Vor fast auf den Tag genau zwanzig Jahren erblickte Campact dann das Licht einer sich rasant digitalisierenden Welt. Heute arbeiten für Campact etwa 100 Mitarbeiter, die über das gesamte Bundesgebiet verteilt sind. Auch wenn viele die Organisation der »Berliner Blase« zuordnen, ihre Wurzeln hat sie im niedersächsischen Verden.
»Über das Netz einen Zugang zu Menschen zu bekommen und ihnen die Möglichkeit geben, sich zu engagieren – geil.«
Felix Kolb Geschäftsführender Vorstand und Mitinitiator von Campact
Organisiert ist Campact als eingetragener Verein – und als eine gemeinnützige Stiftung, gegründet, nachdem dem Verein infolge eines heftig umstrittenen Urteils des Bundesfinanzhofs aus dem Jahr 2019 die Gemeinnützigkeit aberkannt worden war. Der Teil der Arbeit von Campact, die ziemlich zweifellos gemeinnützig ist, wird seit dem über die Stiftung abgewickelt.
Finanziert werden die Aktivitäten von Campact über die Spenden seiner Unterstützer, die gemeinsam pro Jahr eine erhebliche Summe aufbringen; von 2019 bis 2023 waren es jährlich zwischen etwa 12 und 17 Millionen Euro.
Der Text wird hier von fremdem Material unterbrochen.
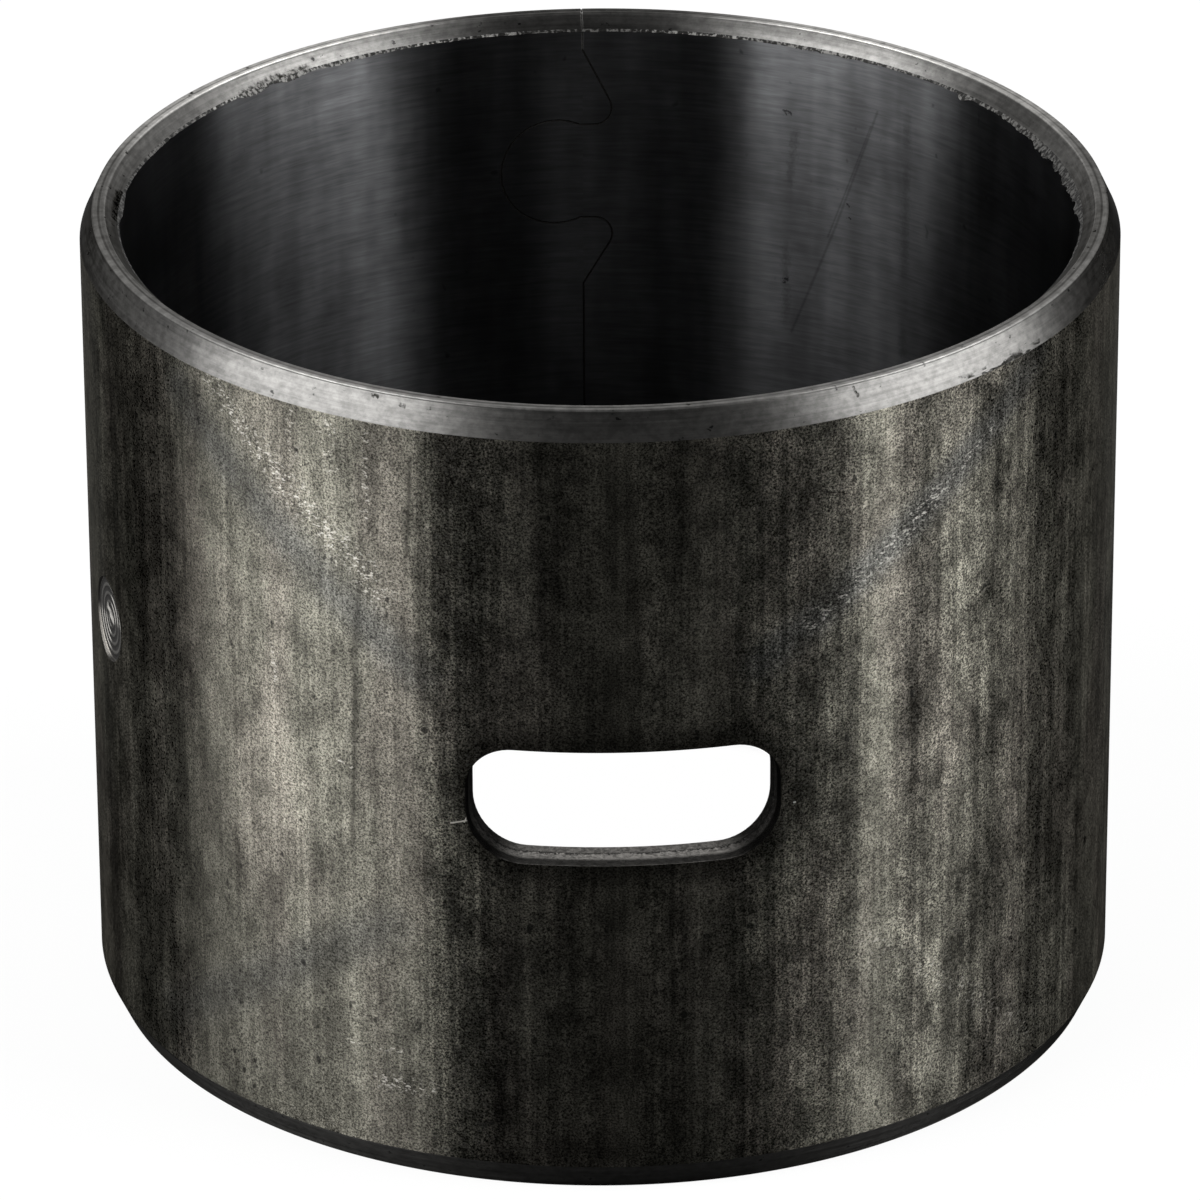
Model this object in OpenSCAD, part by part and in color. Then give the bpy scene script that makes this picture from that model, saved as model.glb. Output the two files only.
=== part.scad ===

Verein und Stiftung möchten »für progressive Politik eintreten und unsere Demokratie verteidigen«, so steht es auf der Webseite. Dazu organisiert Campact – maßgeblich gestützt auf E-Mails – politische Kampagnen. Manchmal zu großen Themen wie etwa der Forderung, den öffentlich-rechtlichen Rundfunk vor Einschnitten zu bewahren, oder der stärkeren Bekämpfung von Femiziden, also der Ermordung von Frauen aufgrund ihres Geschlechts. Manchmal aber auch zu kleineren Themen, die eine größere Metaebene haben. Zu letzterer Kategorie gehört beispielsweise eine Kampagne parallel zu den Landratswahlen in Thüringen im Sommer 2024, als Campact sich nicht nur über das Netz, sondern auch in der analogen Welt mit Plakaten, Anzeigen, Postkarten und der Unterstützung von Demonstrationen dafür eingesetzt hat, dass kein weiterer AfD-Landrat in der Mitte Deutschlands gewählt wird. Dass es dazu nicht gekommen ist, verbucht Campact als einen seiner jüngsten Erfolge.
Eine derartige Einmischung in den Wahlkampf scheint in Deutschland ungewöhnlich und neu, was ein Grund dafür sein mag, dass die Aktionen der Organisation auch zwei Jahrzehnten nach ihrer Gründung alles andere als unumstritten sind. Aus Sicht von Campact allerdings ist diese Art von Intervention nicht nur legitim – sie ist dringend geboten.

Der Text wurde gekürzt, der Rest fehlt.